# Requirements:
Using the data that follows, return exactly the lines from the one that contains "The OpenSCAD and" through the one that contains "low, high = Vector((1e9,)", ends included.

# Dataset extract:
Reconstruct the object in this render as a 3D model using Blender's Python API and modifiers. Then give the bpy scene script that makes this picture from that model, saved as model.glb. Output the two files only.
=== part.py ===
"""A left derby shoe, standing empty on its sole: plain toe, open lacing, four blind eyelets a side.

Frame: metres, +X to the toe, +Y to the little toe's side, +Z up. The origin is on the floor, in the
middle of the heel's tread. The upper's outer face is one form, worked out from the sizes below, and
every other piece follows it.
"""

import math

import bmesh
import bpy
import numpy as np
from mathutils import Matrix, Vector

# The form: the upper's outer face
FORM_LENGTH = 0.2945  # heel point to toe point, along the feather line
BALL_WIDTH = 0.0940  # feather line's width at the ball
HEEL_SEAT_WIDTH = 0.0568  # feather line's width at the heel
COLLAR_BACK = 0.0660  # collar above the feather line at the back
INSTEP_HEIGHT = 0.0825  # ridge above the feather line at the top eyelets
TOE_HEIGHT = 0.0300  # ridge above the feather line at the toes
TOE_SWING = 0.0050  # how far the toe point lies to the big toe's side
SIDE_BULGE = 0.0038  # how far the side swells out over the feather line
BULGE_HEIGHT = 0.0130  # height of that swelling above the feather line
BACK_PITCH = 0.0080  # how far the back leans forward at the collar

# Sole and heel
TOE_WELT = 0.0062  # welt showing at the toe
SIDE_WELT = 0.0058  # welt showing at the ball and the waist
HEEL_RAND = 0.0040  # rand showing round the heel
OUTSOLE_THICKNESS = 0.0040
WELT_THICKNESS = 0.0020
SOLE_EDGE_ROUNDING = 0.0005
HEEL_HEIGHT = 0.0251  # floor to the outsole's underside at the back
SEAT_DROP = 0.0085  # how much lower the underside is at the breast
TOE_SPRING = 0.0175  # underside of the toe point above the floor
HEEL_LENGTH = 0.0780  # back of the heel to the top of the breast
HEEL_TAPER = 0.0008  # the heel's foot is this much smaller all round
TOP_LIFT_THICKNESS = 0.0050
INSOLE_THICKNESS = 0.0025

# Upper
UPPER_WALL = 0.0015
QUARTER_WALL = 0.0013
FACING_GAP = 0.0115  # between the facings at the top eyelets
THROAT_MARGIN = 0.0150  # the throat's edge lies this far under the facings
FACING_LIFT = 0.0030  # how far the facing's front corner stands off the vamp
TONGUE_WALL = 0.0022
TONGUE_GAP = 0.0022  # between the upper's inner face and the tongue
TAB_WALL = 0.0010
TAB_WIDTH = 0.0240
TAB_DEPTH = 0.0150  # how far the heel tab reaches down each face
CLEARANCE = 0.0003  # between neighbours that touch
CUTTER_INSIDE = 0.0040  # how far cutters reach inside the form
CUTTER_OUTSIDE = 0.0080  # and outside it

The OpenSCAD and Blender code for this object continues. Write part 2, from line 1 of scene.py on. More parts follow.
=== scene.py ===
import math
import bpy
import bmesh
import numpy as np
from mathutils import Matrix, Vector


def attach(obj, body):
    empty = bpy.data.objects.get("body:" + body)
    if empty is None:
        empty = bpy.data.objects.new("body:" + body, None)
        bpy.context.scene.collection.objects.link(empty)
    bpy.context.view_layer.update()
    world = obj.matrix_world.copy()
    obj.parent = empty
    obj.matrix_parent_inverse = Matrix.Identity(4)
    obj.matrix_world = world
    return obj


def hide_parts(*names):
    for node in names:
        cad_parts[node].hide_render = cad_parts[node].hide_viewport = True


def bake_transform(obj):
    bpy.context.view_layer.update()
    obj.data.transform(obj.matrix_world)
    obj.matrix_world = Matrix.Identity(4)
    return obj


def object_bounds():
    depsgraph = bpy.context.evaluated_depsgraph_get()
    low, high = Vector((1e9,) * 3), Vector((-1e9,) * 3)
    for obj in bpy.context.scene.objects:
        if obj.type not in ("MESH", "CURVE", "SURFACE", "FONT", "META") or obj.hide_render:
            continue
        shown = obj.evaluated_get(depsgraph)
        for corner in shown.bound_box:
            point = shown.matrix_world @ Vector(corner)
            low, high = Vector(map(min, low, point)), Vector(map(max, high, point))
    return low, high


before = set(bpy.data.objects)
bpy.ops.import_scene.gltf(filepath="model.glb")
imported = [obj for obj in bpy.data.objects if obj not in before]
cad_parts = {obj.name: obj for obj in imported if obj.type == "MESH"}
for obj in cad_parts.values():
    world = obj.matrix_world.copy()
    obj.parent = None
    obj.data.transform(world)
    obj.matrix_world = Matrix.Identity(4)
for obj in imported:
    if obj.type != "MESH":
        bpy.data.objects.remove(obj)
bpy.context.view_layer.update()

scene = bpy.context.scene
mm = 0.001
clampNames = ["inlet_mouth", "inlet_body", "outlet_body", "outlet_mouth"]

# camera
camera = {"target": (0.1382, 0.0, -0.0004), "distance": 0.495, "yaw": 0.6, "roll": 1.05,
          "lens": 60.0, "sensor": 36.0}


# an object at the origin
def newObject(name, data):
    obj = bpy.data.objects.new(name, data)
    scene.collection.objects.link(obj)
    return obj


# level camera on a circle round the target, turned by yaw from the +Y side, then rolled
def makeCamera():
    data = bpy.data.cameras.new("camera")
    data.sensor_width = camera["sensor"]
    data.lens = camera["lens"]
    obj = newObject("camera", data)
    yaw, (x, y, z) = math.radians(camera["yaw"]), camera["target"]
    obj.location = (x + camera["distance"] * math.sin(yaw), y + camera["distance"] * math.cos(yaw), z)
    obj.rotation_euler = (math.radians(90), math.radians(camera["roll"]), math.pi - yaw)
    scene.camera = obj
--
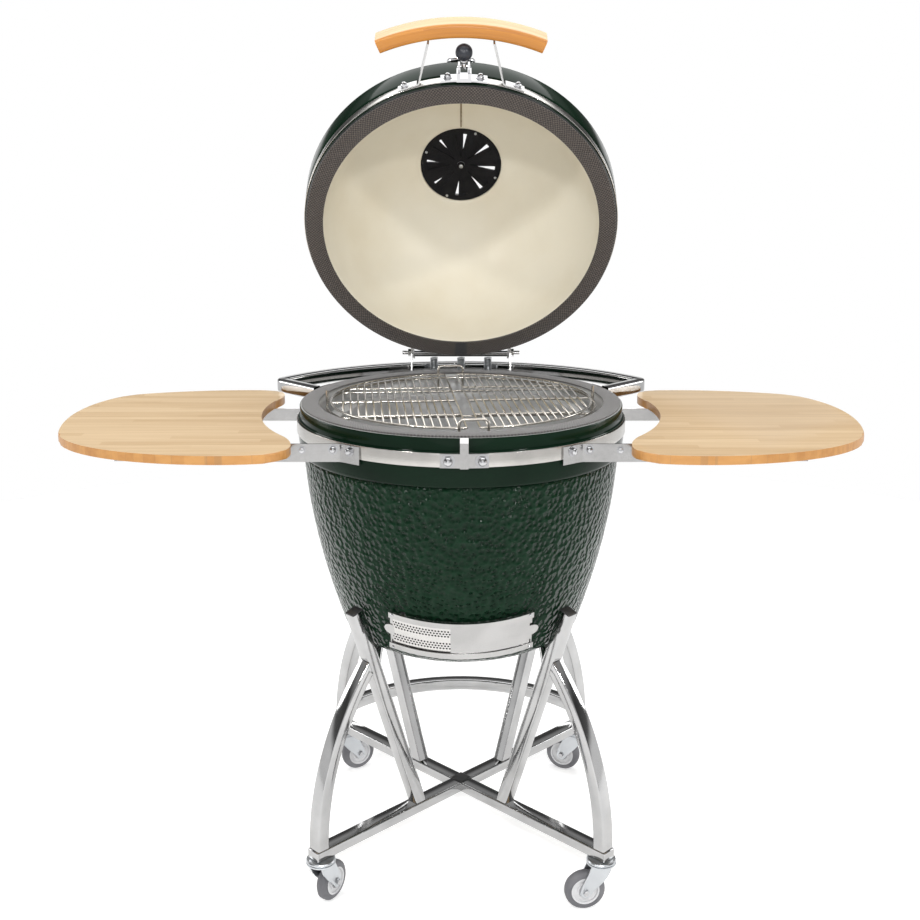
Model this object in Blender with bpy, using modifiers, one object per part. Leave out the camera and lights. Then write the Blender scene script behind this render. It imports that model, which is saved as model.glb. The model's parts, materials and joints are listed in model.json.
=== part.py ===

# Result of this task:
The OpenSCAD and Blender code for this object continues. Write part 2, from line 1 of scene.py on. More parts follow.
=== scene.py ===
import math
import bpy
import bmesh
import numpy as np
from mathutils import Matrix, Vector


def attach(obj, body):
    empty = bpy.data.objects.get("body:" + body)
    if empty is None:
        empty = bpy.data.objects.new("body:" + body, None)
        bpy.context.scene.collection.objects.link(empty)
    bpy.context.view_layer.update()
    world = obj.matrix_world.copy()
    obj.parent = empty
    obj.matrix_parent_inverse = Matrix.Identity(4)
    obj.matrix_world = world
    return obj


def hide_parts(*names):
    for node in names:
        cad_parts[node].hide_render = cad_parts[node].hide_viewport = True


def bake_transform(obj):
    bpy.context.view_layer.update()
    obj.data.transform(obj.matrix_world)
    obj.matrix_world = Matrix.Identity(4)
    return obj


def object_bounds():
    depsgraph = bpy.context.evaluated_depsgraph_get()
    low, high = Vector((1e9,) * 3), Vector((-1e9,) * 3)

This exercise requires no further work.